WRITTEN EXERCISE. Repeat exactly the stretch of lines from the line containing "places = ((spread, 40), (-spread, 100))" through the line containing "depsgraph = bpy.context.evaluated_depsgraph_get()", both included, and nothing else.

ITEMS.
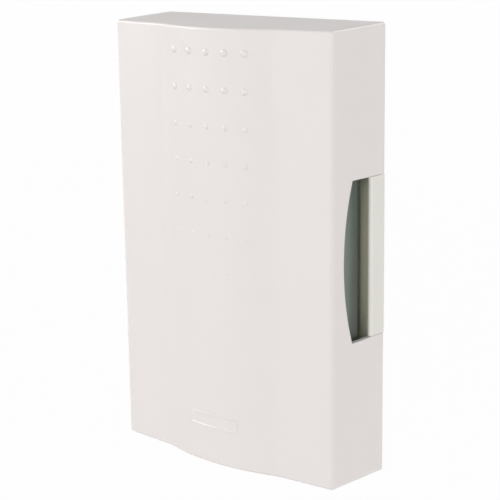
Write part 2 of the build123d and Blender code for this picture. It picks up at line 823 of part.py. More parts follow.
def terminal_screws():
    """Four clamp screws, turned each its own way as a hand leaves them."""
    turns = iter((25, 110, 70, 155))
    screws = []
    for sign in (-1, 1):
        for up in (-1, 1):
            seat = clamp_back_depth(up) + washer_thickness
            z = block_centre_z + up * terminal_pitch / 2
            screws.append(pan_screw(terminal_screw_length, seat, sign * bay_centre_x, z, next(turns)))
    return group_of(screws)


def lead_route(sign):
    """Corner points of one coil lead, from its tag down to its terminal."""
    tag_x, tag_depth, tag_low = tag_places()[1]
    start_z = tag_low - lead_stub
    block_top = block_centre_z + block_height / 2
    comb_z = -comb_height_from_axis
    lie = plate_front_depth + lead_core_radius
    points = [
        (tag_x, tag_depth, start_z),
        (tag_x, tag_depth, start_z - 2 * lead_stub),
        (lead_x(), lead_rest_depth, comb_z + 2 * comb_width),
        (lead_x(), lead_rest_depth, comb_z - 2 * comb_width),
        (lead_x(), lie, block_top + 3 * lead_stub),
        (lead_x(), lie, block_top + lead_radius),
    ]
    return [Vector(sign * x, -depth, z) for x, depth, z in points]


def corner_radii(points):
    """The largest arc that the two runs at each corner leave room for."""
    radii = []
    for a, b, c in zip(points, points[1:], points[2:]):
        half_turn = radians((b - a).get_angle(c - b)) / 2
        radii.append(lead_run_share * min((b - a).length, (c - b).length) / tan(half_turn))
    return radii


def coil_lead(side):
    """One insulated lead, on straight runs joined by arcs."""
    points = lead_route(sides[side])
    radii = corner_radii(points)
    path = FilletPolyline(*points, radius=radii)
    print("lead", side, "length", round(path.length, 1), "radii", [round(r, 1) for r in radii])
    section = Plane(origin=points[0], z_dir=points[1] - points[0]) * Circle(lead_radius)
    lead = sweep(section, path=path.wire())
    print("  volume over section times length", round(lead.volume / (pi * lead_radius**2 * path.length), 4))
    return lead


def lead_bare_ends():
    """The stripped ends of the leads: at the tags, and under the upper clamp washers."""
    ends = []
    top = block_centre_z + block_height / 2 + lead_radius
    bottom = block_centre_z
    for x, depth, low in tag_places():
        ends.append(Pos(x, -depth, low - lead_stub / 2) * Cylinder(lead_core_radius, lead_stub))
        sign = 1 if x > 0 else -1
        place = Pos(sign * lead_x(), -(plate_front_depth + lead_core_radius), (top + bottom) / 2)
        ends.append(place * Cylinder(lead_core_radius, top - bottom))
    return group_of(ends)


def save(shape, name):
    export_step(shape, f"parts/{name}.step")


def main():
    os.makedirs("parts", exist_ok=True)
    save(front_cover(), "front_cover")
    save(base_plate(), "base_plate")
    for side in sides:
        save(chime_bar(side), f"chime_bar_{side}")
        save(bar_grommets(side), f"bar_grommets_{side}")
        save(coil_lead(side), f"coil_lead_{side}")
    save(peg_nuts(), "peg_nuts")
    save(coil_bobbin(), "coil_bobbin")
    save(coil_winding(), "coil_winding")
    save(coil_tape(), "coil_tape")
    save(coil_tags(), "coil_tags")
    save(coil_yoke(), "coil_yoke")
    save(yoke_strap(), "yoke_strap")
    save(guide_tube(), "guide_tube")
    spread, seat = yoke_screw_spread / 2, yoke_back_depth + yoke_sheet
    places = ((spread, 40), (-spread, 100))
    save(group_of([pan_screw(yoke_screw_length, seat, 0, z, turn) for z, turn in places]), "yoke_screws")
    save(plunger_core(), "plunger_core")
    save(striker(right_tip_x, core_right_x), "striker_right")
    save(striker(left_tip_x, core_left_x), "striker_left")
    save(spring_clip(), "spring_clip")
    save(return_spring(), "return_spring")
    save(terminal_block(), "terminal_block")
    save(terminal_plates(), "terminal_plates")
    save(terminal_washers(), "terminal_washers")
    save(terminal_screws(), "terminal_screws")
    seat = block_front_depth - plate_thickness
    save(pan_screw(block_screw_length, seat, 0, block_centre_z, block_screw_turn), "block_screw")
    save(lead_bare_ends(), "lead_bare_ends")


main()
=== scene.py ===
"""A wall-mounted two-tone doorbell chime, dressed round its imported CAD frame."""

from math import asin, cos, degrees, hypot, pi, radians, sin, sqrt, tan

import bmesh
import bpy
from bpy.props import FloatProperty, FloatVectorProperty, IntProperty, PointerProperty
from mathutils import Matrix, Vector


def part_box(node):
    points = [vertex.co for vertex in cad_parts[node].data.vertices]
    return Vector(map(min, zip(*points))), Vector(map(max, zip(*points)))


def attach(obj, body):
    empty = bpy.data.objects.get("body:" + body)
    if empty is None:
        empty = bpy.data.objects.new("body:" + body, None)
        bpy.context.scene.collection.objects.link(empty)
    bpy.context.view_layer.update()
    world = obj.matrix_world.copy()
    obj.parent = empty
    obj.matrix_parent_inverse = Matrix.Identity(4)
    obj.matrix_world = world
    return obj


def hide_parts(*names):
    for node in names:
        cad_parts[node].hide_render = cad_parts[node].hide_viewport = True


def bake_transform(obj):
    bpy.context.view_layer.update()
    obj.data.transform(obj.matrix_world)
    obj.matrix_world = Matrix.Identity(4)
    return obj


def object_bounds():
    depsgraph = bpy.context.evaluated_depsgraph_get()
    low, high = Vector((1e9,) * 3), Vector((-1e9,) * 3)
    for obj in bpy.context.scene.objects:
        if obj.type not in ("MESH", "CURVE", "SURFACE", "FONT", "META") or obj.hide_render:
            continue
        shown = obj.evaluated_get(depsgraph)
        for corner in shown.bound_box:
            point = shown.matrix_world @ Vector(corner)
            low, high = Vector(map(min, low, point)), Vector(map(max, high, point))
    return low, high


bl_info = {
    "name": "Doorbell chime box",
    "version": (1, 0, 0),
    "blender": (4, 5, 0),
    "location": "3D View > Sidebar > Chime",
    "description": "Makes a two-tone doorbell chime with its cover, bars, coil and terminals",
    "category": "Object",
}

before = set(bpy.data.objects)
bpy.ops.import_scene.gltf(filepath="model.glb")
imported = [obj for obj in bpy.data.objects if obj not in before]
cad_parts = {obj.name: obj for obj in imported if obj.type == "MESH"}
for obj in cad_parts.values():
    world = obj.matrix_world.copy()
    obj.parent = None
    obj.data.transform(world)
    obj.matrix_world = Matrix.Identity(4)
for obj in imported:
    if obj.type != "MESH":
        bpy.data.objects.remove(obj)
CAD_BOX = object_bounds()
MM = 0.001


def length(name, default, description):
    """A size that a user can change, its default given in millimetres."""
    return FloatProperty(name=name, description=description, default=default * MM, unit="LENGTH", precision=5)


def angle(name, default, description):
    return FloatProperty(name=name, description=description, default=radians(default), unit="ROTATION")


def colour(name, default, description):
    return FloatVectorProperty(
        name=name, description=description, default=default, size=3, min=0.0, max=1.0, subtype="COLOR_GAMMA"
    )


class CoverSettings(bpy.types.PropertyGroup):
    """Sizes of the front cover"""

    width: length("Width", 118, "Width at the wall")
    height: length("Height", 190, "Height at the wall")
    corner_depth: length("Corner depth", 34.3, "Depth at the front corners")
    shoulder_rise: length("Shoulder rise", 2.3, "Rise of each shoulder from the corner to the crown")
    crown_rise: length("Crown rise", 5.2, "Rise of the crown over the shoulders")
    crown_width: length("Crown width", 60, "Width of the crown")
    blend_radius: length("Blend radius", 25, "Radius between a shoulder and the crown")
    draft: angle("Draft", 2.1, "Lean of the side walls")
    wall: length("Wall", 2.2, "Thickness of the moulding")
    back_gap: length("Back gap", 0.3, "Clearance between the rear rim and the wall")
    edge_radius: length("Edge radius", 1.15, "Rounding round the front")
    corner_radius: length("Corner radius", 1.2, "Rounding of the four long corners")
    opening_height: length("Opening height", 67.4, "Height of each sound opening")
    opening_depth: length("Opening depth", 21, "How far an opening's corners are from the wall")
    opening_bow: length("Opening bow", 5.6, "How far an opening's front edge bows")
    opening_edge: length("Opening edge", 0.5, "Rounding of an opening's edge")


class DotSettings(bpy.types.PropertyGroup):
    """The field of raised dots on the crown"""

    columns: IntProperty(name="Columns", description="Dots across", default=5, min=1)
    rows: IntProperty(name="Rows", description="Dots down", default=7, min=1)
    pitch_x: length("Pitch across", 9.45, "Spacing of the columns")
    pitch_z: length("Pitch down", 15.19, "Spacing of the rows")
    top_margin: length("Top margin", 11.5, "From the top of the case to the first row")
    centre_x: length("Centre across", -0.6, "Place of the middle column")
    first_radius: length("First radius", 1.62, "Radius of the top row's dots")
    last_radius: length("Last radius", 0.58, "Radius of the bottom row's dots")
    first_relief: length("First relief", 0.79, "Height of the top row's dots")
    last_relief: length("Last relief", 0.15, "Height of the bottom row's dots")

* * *

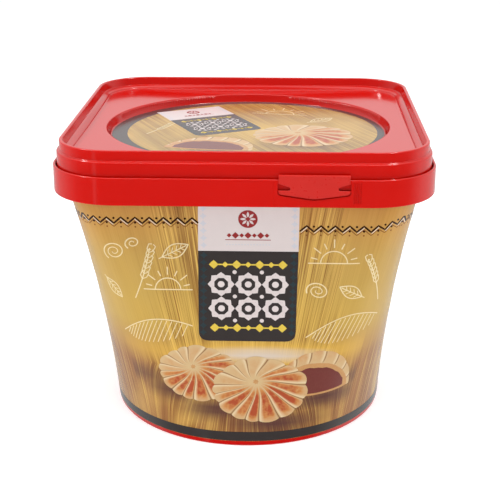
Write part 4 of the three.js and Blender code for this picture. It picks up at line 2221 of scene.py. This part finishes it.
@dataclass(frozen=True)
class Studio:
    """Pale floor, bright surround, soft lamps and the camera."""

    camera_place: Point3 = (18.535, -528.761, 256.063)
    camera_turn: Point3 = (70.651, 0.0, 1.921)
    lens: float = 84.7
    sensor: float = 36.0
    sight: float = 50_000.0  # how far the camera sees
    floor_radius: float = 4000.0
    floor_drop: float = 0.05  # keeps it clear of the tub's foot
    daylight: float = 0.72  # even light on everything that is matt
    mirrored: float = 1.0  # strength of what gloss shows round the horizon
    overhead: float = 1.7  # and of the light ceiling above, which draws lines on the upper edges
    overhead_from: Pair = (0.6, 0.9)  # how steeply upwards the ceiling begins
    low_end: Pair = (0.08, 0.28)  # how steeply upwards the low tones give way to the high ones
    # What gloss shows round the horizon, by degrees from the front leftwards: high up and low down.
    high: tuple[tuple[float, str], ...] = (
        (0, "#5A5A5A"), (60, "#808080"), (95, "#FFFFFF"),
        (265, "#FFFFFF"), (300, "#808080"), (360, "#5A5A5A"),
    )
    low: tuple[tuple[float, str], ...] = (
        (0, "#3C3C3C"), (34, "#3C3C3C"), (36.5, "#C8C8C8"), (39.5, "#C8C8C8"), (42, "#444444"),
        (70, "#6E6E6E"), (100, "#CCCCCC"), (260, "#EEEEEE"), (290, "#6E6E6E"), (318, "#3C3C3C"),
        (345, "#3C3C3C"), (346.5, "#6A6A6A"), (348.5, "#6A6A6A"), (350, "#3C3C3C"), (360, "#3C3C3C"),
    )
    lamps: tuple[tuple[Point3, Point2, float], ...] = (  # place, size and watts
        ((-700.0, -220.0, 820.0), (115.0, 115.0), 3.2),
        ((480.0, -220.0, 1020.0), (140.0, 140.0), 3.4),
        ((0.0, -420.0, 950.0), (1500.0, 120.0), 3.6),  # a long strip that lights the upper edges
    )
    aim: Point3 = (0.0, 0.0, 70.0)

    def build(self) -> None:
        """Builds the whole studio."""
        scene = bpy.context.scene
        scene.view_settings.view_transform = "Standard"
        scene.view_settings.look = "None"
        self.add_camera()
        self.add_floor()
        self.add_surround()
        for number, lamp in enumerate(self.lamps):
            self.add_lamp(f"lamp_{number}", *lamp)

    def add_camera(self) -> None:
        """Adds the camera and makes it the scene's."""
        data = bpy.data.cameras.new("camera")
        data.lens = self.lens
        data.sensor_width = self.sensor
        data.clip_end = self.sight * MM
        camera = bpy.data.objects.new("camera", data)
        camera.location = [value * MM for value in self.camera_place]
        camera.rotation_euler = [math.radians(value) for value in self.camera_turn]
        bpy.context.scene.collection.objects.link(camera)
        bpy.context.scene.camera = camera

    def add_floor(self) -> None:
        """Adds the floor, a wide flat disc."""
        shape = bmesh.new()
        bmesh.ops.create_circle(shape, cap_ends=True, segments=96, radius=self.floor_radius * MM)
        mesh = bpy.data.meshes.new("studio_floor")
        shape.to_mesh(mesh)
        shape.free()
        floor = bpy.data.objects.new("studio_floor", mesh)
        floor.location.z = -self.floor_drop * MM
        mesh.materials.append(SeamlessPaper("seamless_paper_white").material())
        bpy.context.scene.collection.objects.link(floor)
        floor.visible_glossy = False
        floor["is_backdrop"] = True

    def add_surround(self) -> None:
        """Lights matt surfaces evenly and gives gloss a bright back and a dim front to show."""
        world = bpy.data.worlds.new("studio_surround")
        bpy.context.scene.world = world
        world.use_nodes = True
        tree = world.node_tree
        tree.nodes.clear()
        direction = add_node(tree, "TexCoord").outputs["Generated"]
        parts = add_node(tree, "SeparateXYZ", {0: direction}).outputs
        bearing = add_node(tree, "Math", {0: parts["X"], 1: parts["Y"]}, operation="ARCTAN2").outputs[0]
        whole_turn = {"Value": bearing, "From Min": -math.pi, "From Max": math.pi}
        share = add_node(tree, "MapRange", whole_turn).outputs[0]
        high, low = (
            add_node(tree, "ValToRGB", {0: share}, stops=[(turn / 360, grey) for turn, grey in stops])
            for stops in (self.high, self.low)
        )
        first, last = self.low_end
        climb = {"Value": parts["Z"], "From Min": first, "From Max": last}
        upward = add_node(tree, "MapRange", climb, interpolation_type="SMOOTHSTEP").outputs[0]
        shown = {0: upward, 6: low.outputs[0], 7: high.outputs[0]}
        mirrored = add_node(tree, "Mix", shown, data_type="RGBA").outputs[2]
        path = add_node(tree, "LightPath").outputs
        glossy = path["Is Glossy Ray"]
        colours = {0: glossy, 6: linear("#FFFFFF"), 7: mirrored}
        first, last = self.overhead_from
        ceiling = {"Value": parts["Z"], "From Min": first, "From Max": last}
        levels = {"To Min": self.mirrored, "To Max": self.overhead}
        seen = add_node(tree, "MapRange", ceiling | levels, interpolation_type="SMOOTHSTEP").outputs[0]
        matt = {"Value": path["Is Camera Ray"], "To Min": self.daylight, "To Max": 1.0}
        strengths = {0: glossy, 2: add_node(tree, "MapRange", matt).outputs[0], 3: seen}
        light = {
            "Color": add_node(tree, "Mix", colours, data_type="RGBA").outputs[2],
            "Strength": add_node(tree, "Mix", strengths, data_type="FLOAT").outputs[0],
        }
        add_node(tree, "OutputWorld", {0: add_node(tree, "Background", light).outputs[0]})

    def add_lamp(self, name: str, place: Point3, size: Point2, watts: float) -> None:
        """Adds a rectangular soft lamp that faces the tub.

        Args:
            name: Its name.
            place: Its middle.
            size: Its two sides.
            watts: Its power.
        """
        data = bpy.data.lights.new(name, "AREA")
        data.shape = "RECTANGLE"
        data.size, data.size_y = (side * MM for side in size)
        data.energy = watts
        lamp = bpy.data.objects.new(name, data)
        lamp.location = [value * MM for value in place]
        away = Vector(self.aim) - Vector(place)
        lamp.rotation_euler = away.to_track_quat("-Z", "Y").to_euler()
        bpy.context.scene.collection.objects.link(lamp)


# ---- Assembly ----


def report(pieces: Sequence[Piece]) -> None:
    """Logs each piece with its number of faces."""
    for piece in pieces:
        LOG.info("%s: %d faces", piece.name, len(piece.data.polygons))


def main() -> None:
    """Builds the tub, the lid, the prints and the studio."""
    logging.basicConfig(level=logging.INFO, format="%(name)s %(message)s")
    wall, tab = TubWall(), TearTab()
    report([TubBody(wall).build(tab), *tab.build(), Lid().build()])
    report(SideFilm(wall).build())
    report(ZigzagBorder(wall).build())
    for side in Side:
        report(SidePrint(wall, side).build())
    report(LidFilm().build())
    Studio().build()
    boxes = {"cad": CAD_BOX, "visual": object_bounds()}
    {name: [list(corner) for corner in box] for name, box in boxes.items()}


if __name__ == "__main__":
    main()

---

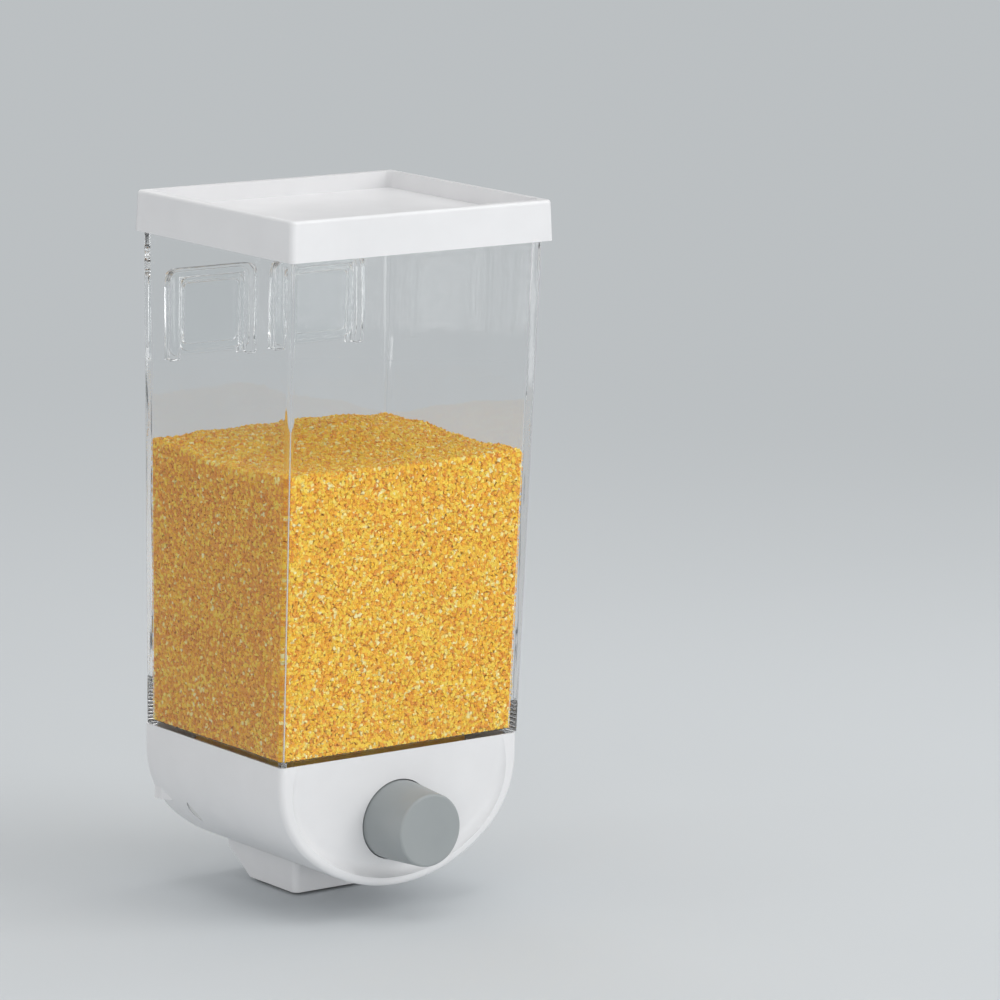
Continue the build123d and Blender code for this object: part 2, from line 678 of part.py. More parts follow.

TASK ANSWER.
    places = ((spread, 40), (-spread, 100))
    save(group_of([pan_screw(yoke_screw_length, seat, 0, z, turn) for z, turn in places]), "yoke_screws")
    save(plunger_core(), "plunger_core")
    save(striker(right_tip_x, core_right_x), "striker_right")
    save(striker(left_tip_x, core_left_x), "striker_left")
    save(spring_clip(), "spring_clip")
    save(return_spring(), "return_spring")
    save(terminal_block(), "terminal_block")
    save(terminal_plates(), "terminal_plates")
    save(terminal_washers(), "terminal_washers")
    save(terminal_screws(), "terminal_screws")
    seat = block_front_depth - plate_thickness
    save(pan_screw(block_screw_length, seat, 0, block_centre_z, block_screw_turn), "block_screw")
    save(lead_bare_ends(), "lead_bare_ends")


main()
=== scene.py ===
"""A wall-mounted two-tone doorbell chime, dressed round its imported CAD frame."""

from math import asin, cos, degrees, hypot, pi, radians, sin, sqrt, tan

import bmesh
import bpy
from bpy.props import FloatProperty, FloatVectorProperty, IntProperty, PointerProperty
from mathutils import Matrix, Vector


def part_box(node):
    points = [vertex.co for vertex in cad_parts[node].data.vertices]
    return Vector(map(min, zip(*points))), Vector(map(max, zip(*points)))


def attach(obj, body):
    empty = bpy.data.objects.get("body:" + body)
    if empty is None:
        empty = bpy.data.objects.new("body:" + body, None)
        bpy.context.scene.collection.objects.link(empty)
    bpy.context.view_layer.update()
    world = obj.matrix_world.copy()
    obj.parent = empty
    obj.matrix_parent_inverse = Matrix.Identity(4)
    obj.matrix_world = world
    return obj


def hide_parts(*names):
    for node in names:
        cad_parts[node].hide_render = cad_parts[node].hide_viewport = True


def bake_transform(obj):
    bpy.context.view_layer.update()
    obj.data.transform(obj.matrix_world)
    obj.matrix_world = Matrix.Identity(4)
    return obj


def object_bounds():
    depsgraph = bpy.context.evaluated_depsgraph_get()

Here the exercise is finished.